Georg Martensen: This reductionism to feelings as sensitivities misses people in their actual possibilities and strivings. If, for example, a vacuum opens for the individual in the organization and he asks the question: »What is all this for?« if that is his existential topic first, then his question of meaning is addressed here. My question then would be: »Does this really belong here? Is the company responsible for your life issues? Is that now part of our psychological contract?« The paternalistic reflex is: »We have to make people an offer of meaning”, the economic reflex is, »because otherwise they will go off the rails«.
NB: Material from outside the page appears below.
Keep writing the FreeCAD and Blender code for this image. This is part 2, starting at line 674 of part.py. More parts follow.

To be honest, I have great doubts that this can be the job of companies and other economic organizations. I think the point must be to make it clear: »What is my contribution to this against the background of the entrepreneurial concern?« – Nietzsche’s sentence, which was formulated by Viktor Frankl: »He who has a why to live can bear almost any how«, says your own decision based on your own why, we’d better say »what for«. The purpose drive, however, functionalises this »what for«. While this focuses on transcendence, for example towards a charged corporate goal, it bypasses the previously necessary step of self‐distance and thus bogs the person down in a dependency – and thus undermines his or her decision towards a free connectedness. I find that problematic. However, it shows by way of example that existential questions about being human arise in organizations and how – unfortunately – they are often answered.
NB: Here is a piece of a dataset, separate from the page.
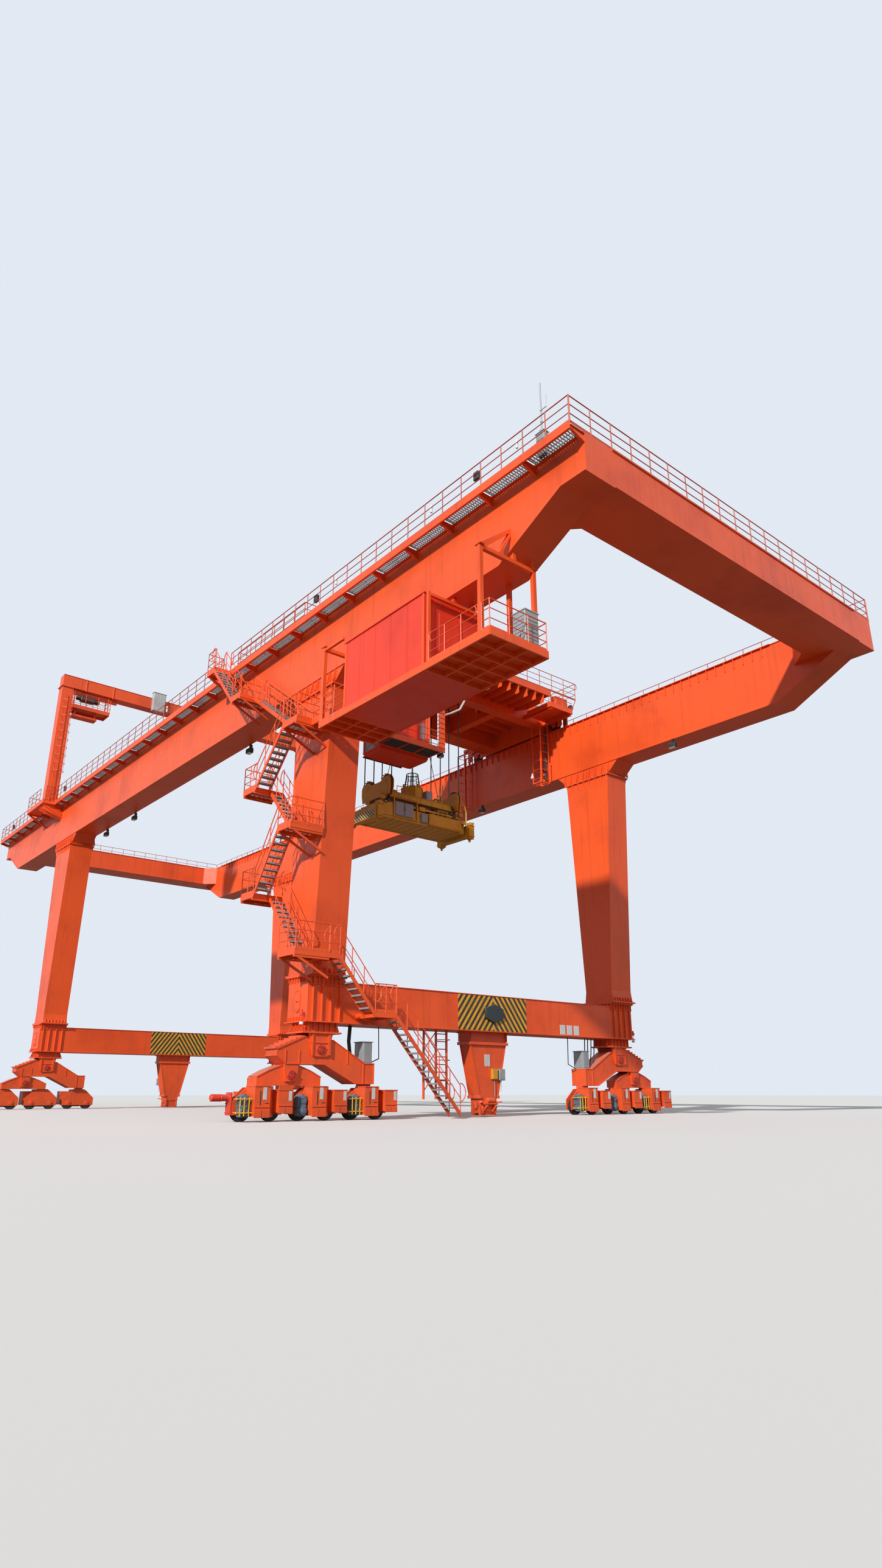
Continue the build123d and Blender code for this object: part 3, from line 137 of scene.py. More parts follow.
bpy.ops.object.select_all(action="DESELECT")
bpy.ops.mesh.primitive_plane_add(size=FLOOR_REACH)
floor = bpy.context.object
floor.name = "floor"
floor_finish, shader = plain("floor_finish", Base_Color=FLOOR_SEEN, Roughness=FLOOR_ROUGH)
tree = floor_finish.node_tree
seen = Wire(tree, shader.outputs[0])
direct = seen.node("ShaderNodeLightPath", out="Is Camera Ray")
bounce = seen.node("ShaderNodeBsdfPrincipled", Base_Color=FLOOR_BOUNCE, Roughness=FLOOR_ROUGH)
pick = seen.node("ShaderNodeMixShader", _0=direct, _1=bounce, _2=seen)
feed(tree.nodes["Material Output"], {"Surface": pick})
floor.data.materials.append(floor_finish)

scene = bpy.context.scene
scene.view_settings.view_transform = "Standard"
scene.world = bpy.data.worlds.new("studio")
scene.world.use_nodes = True
tree = scene.world.node_tree
feed(tree.nodes["Background"], {"Color": SKY_LIGHT, "Strength": SKY_POWER})
sky = Wire(tree, tree.nodes["Background"].outputs[0])
seen = sky.node("ShaderNodeBackground", Color=SKY_SEEN, Strength=SKY_GLOW)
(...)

René Märtin: Yes, and Wellbeing Managers should then bring the emotional balance and physical fitness in order so that the motivation to perform is also right: »What do you need to feel comfortable at your workplace? Tea kitchen, fruit basket, massages … what else can you do besides create meaning? We still have corporate volunteering on offer …«. This expresses anything but freedom, self‐determination, personal responsibility. Nobody has learned to see the existential dimension here. But that is what it must be about: To highlight the essentials of leadership and to shed light on the consequences for leadership and consulting practice. The essence comes into view as soon as leadership drops the mask of feeling management, shows face in the encountered dialogue and answers questions about being human in organizations.
Georg Martensen: That’s how I understand it, too. And that is what we want here with our »Existential Leadership« project: We describe the main features of an existentially understood leadership and organizational culture, its anthropology, and its application. And for us nothing less than the emancipated, free, and self‐reliant person is at the centre of our discussions …
René Märtin: … and respecting the autonomy of the person, using it as an »end in oneself«, not just as »being a means to an end« is the ethical foundation of personal freedom and responsibility. So, it is about an existential approach that opens up new perspectives on the people in the organization.